Ama bazen kayıt dışılık ekonominin küçük tansiyonu gibi regüle edici. Yani şokların etkisini yumuşatıcı veya azaltıcı. Aslında kayıt dışılık gerçek ve ciddi bir hastalık, ancak ülkenin içinde bulunduğu koşullar itibariyle bazen de ağır sonuçları hafifletici.
Kayıt dışılık üzerine söylenecek çok şey var.
Bir yandan da ülkemiz ekonomisi için adeta umut niteliğinde gelişen bir sektör var: bilişim teknolojileri alanı. Gerçekten de ülkemizde çok büyüyen ve adeta dünyaya açılan bir alan. Gerek bilişim oyunları, gerek sanayide ve iş hayatında kullanılan bilişim teknolojileri, yediden yetmişe herkesin ilgi alanına giren yeni teknolojiler konusunda ne yazık ki tehditler söz konusu.
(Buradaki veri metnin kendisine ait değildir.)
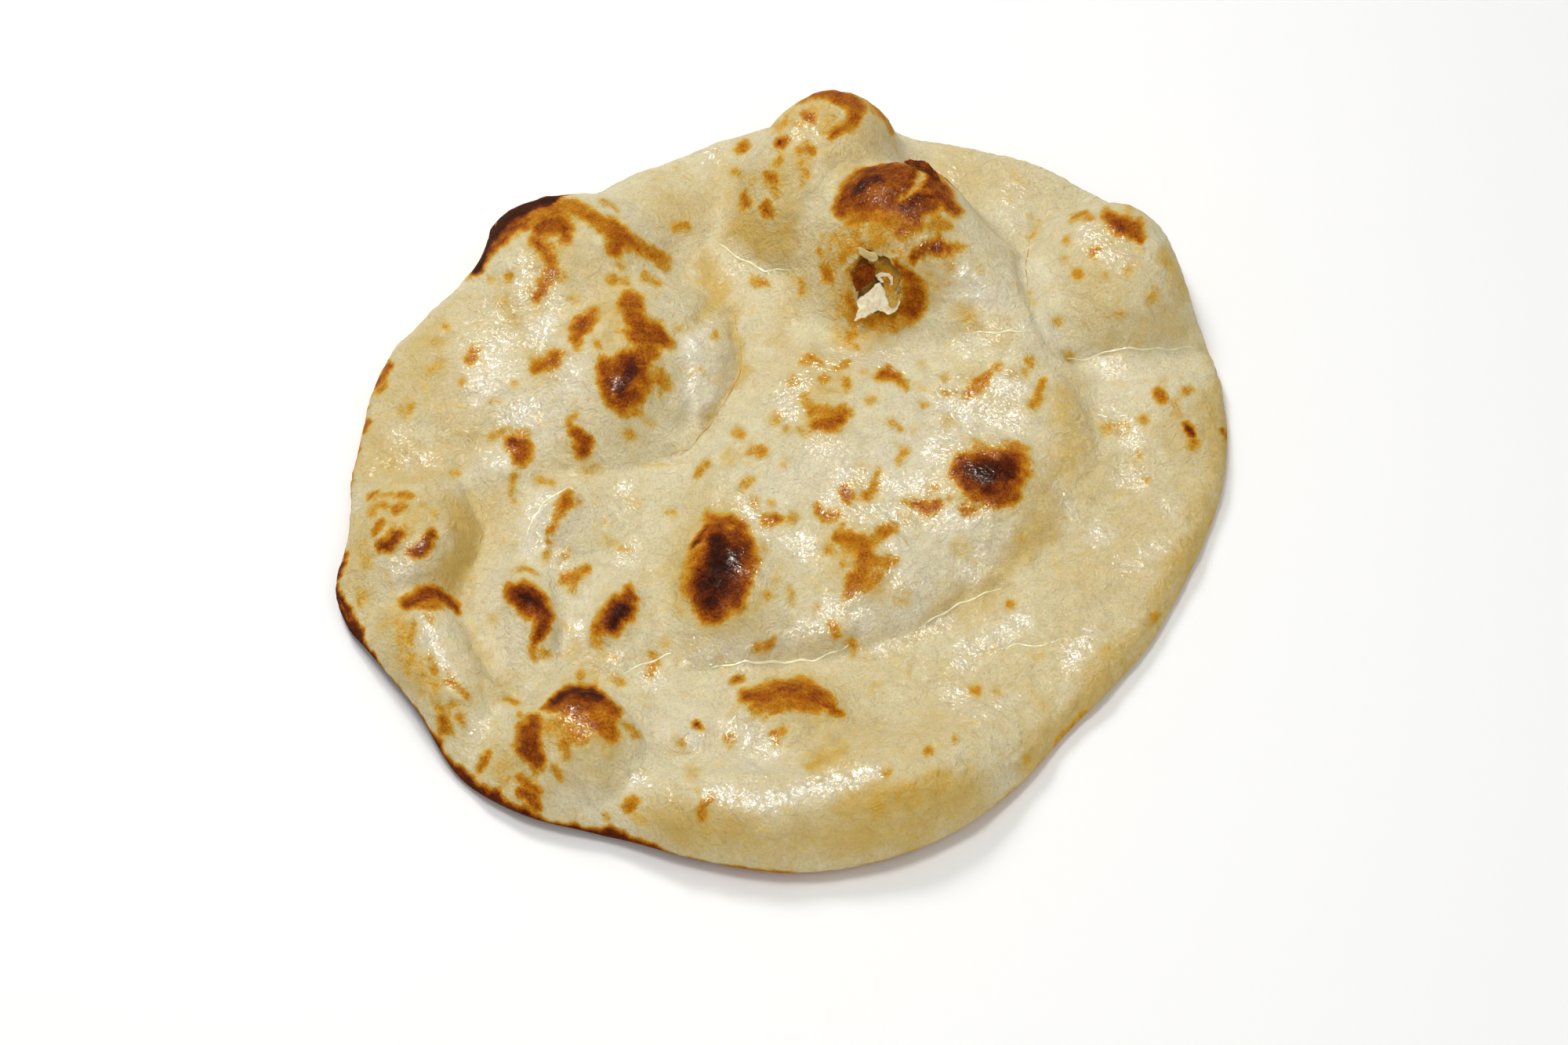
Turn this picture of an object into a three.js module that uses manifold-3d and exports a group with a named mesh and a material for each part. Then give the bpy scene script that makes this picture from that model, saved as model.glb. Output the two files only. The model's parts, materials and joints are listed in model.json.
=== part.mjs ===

Bu tehditlerden birisi de yukarıda özetlediğimiz Hazine ve Maliye Bakanı Nurettin Nebati’nin, kayıt dışılığı önlemeye yönelik beyanı ve iradesi. Hazine ve Maliye Bakanı, adeta her işi bırakmış “dijital göçmen” diye adlandırdığımız ağırlıklı olarak evinde serbest çalışan yazılımcılar ve grafik ve tasarım hizmeti veren IT sektörü çalışanlarını kavramaya yönelmiş. Sanki bu ülkede her sektörde kayıt dışılık bitmiş gibi şimdi de sektördeki gençleri hedef almış.
Sonuç itibariyle şunu söyleyebiliriz: kayıt dışılığı bu şekilde önlemek mümkün değil. Maliye’nin ağırlığı, denetimin etkinliği açısından daha dikkatli davranmak gerekiyor.